**EXERCISE OBJECTIVE**
Give back, unchanged, the line with "bpy.context.scene.collection.children.link(PARTS)", the line with "for node in", and every line between them, and no other line.

**PROVIDED DATA**
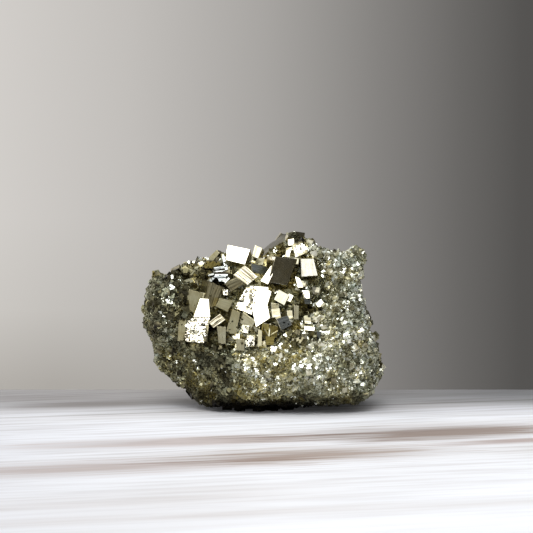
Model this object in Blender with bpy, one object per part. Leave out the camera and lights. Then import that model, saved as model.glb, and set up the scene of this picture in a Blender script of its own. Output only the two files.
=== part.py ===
"""Pyrite cluster: a lump of massive pyrite with a sugary crust and a hollow full of flat-faced cubes.

The cluster stands on the plane z = 0, its wide side along X and its hollow facing -Y. Sizes are given in
millimetres and the scene is in metres.
"""

import math

import bmesh
import bpy
import numpy as np
from mathutils import Matrix, Vector

MM = 0.001
# Half-length of the blocks that the outlines and the broken faces are cut with.
REACH = 60.0
# Cell of the blended mass, and how often its corners are rounded.
CELL = 0.75
ROUNDING = 0.5
ROUNDING_PASSES = 5
# Size and height of the lumps of the crust.
COARSE_LUMP = 4.6
COARSE_LUMP_HEIGHT = 2.9
FINE_LUMP = 2.6
FINE_LUMP_HEIGHT = 1.6
MIDDLE_GREY = 0.5
# Share of the blended mass's faces that its flat facets keep.
KEPT_SHARE = 0.055
# Small crystals of the crust: how many, their sizes, how far apart, and how much of one is sunk.
BACK_STUDS = {"count": 75, "sizes": (1.5, 3.0), "spacing": 3.6, "sunk": 0.22}
FRONT_STUDS = {"count": 60, "sizes": (1.1, 1.8), "spacing": 2.8, "sunk": 0.15}
HOLLOW_STUDS = {"count": 72, "sizes": (1.2, 2.6), "spacing": 1.7, "sunk": 0.10}
STUD_SEED = 21
# Height above the resting plane below which the crust has no studs, and how far back they reach.
STUD_FREE_HEIGHT = 2.5
STUD_BACK_REACH = 19.8
# Gap between a stud and the outline of a large crystal.
STUD_MARGIN = 0.6
# Colour, roughness and metalness of pyrite.
PYRITE_COLOUR = (0.55, 0.49, 0.33, 1.0)
PYRITE_ROUGHNESS = 0.35
PYRITE_METALLIC = 1.0

# Outline of the massive part seen from the front: x to the right, z up.
FRONT_OUTLINE = (
    (-29.6, 36.1), (-28.2, 36.3), (-25.9, 34.8), (-22.5, 38.0), (-20.4, 39.6), (-17.2, 40.7),
    (-13.0, 41.2), (-10.0, 39.6), (-5.0, 38.7), (0.0, 39.5), (6.0, 43.0), (11.0, 44.6),
    (14.9, 43.1), (19.7, 42.0), (23.9, 43.7), (28.3, 41.8), (26.6, 37.7), (26.1, 33.0),
    (27.9, 26.9), (29.1, 20.1), (31.4, 14.4), (32.6, 9.6), (31.7, 6.6), (27.4, 2.8),
    (24.7, 1.5), (9.8, 0.8), (-11.3, 0.8), (-17.8, 1.0), (-19.3, 2.2), (-19.9, 4.3),
    (-24.4, 6.8), (-28.4, 10.2), (-30.0, 11.9), (-29.3, 15.0), (-31.4, 20.6), (-32.3, 28.5),
    (-31.0, 32.8),
)
# Outline seen from above: x to the right, y away from the hollow.
TOP_OUTLINE = (
    (-33.0, -1.0), (-31.5, -7.0), (-27.0, -12.0), (-20.0, -16.0), (-7.5, -20.5), (2.0, -21.3),
    (14.0, -20.3), (23.0, -17.6), (29.5, -12.0), (33.0, -4.0), (32.3, 6.0), (27.0, 14.0),
    (18.0, 19.5), (6.0, 21.3), (-6.0, 20.8), (-16.0, 18.0), (-26.0, 12.0), (-31.5, 5.0),
)
# Outline seen from the right: y away from the hollow, z up.
SIDE_OUTLINE = (
    (-11.0, 0.3), (-16.0, 2.2), (-19.6, 6.0), (-21.3, 10.5), (-20.3, 14.5), (-17.5, 18.0),
    (-14.0, 27.0), (-9.5, 36.5), (-6.5, 43.0), (-2.0, 46.5), (12.0, 47.0), (17.0, 42.5),
    (20.6, 33.0), (21.3, 20.0), (20.0, 8.5), (15.0, 2.6), (9.0, 0.3),
)
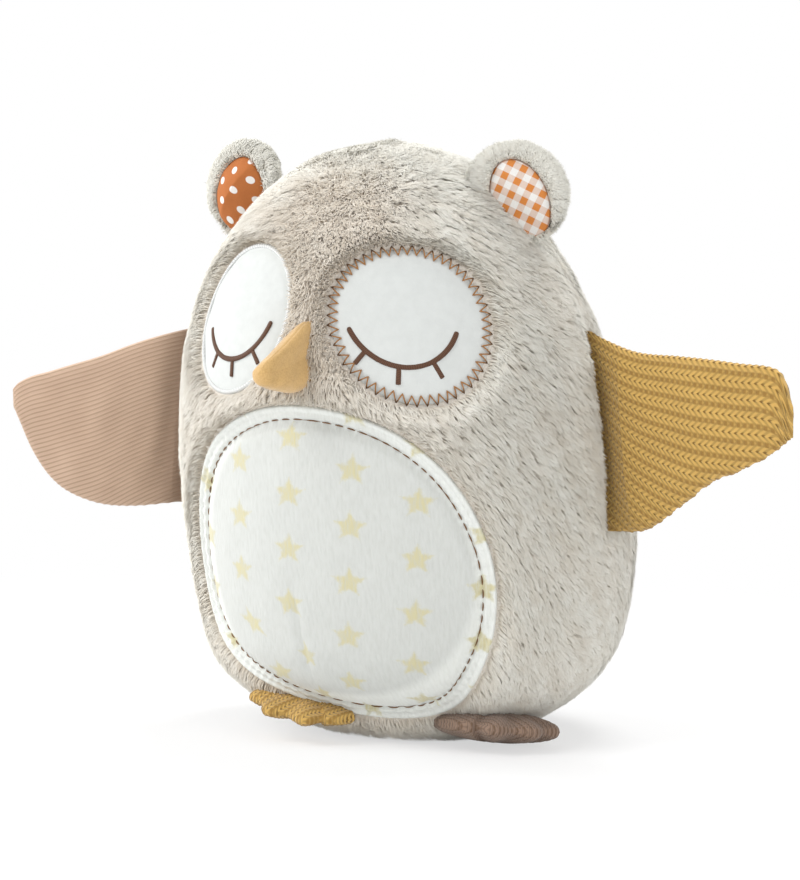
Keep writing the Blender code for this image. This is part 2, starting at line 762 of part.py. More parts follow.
for old in list(bpy.data.objects):
    bpy.data.objects.remove(old)
PARTS = bpy.data.collections.new("plush_owl")
CUTTERS = bpy.data.collections.new("cutters")
bpy.context.scene.collection.children.link(PARTS)
bpy.context.scene.collection.children.link(CUTTERS)
make_owl()
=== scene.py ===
"""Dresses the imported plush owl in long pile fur, knit, velour and stitched cloth."""

import json
import math

import bmesh
import bpy
import numpy as np
from mathutils import Euler, Matrix, Vector, kdtree


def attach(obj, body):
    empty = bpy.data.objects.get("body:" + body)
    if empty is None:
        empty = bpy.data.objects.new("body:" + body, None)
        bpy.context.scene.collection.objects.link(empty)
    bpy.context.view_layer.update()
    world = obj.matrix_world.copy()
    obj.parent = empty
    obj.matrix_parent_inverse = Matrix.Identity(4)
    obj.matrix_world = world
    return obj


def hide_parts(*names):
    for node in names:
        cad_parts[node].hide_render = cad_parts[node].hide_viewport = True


bl_info = {
    "name": "Plush Owl Dressing",
    "version": (1, 0, 0),
    "blender": (4, 5, 0),
    "location": "3D View > Sidebar > Owl",
    "description": "Sews fur, knit and stitched cloth over the solids of a plush owl",
    "category": "Add Mesh",
}

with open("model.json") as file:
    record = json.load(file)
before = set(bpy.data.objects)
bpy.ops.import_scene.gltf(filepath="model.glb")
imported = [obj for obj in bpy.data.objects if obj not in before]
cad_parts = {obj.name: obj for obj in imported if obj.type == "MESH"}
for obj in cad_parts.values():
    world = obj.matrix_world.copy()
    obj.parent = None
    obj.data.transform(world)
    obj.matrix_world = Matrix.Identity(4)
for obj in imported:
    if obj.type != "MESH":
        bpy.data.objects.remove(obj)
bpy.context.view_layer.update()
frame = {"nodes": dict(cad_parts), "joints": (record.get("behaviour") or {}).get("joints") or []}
JOINTS = {joint["name"]: joint for joint in frame["joints"]}

MM = 0.001
BODY = "body"

# Rings of the body from base to crown: height, radius, backward shift, shift to the owl's left, as
# shares of the body's height and radius.
BODY_RINGS = (
    (-0.0018, 0.000, 0.030, 0.045),
    (-0.0018, 0.220, 0.030, 0.045),
    (0.0013, 0.345, 0.035, 0.045),
    (0.0127, 0.440, 0.040, 0.045),
    (0.0417, 0.585, 0.050, 0.038),
    (0.0888, 0.785, 0.060, 0.010),
    (0.1377, 0.890, 0.078, 0.000),
    (0.2000, 0.948, 0.090, 0.000),
    (0.3007, 0.991, 0.072, 0.000),
    (0.3949, 1.000, 0.025, 0.000),
    (0.4710, 0.993, -0.020, 0.000),
    (0.5417, 0.974, -0.065, 0.000),
    (0.6134, 0.943, -0.115, 0.000),
    (0.6920, 0.889, -0.165, 0.000),
    (0.7667, 0.808, -0.205, 0.000),
    (0.8333, 0.705, -0.228, 0.000),
    (0.9138, 0.524, -0.236, 0.000),
    (0.9721, 0.305, -0.222, 0.000),
    (1.0000, 0.000, -0.215, 0.000),
)
# Turns of the side seams in degrees, at shares of the body's height.
SEAM_TURNS = ((0.0, 84.6), (0.38, 84.6), (0.71, 90.9), (0.92, 77.4), (1.0, 75.6))


def length_property(name, default, description):
    """A size that a user may change, in metres."""
    return bpy.props.FloatProperty(
        name=name, description=description, default=default, min=0, unit="LENGTH", precision=4
    )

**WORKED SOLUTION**
bpy.context.scene.collection.children.link(PARTS)
bpy.context.scene.collection.children.link(CUTTERS)
make_owl()
=== scene.py ===
"""Dresses the imported plush owl in long pile fur, knit, velour and stitched cloth."""

import json
import math

import bmesh
import bpy
import numpy as np
from mathutils import Euler, Matrix, Vector, kdtree


def attach(obj, body):
    empty = bpy.data.objects.get("body:" + body)
    if empty is None:
        empty = bpy.data.objects.new("body:" + body, None)
        bpy.context.scene.collection.objects.link(empty)
    bpy.context.view_layer.update()
    world = obj.matrix_world.copy()
    obj.parent = empty
    obj.matrix_parent_inverse = Matrix.Identity(4)
    obj.matrix_world = world
    return obj


def hide_parts(*names):
    for node in names:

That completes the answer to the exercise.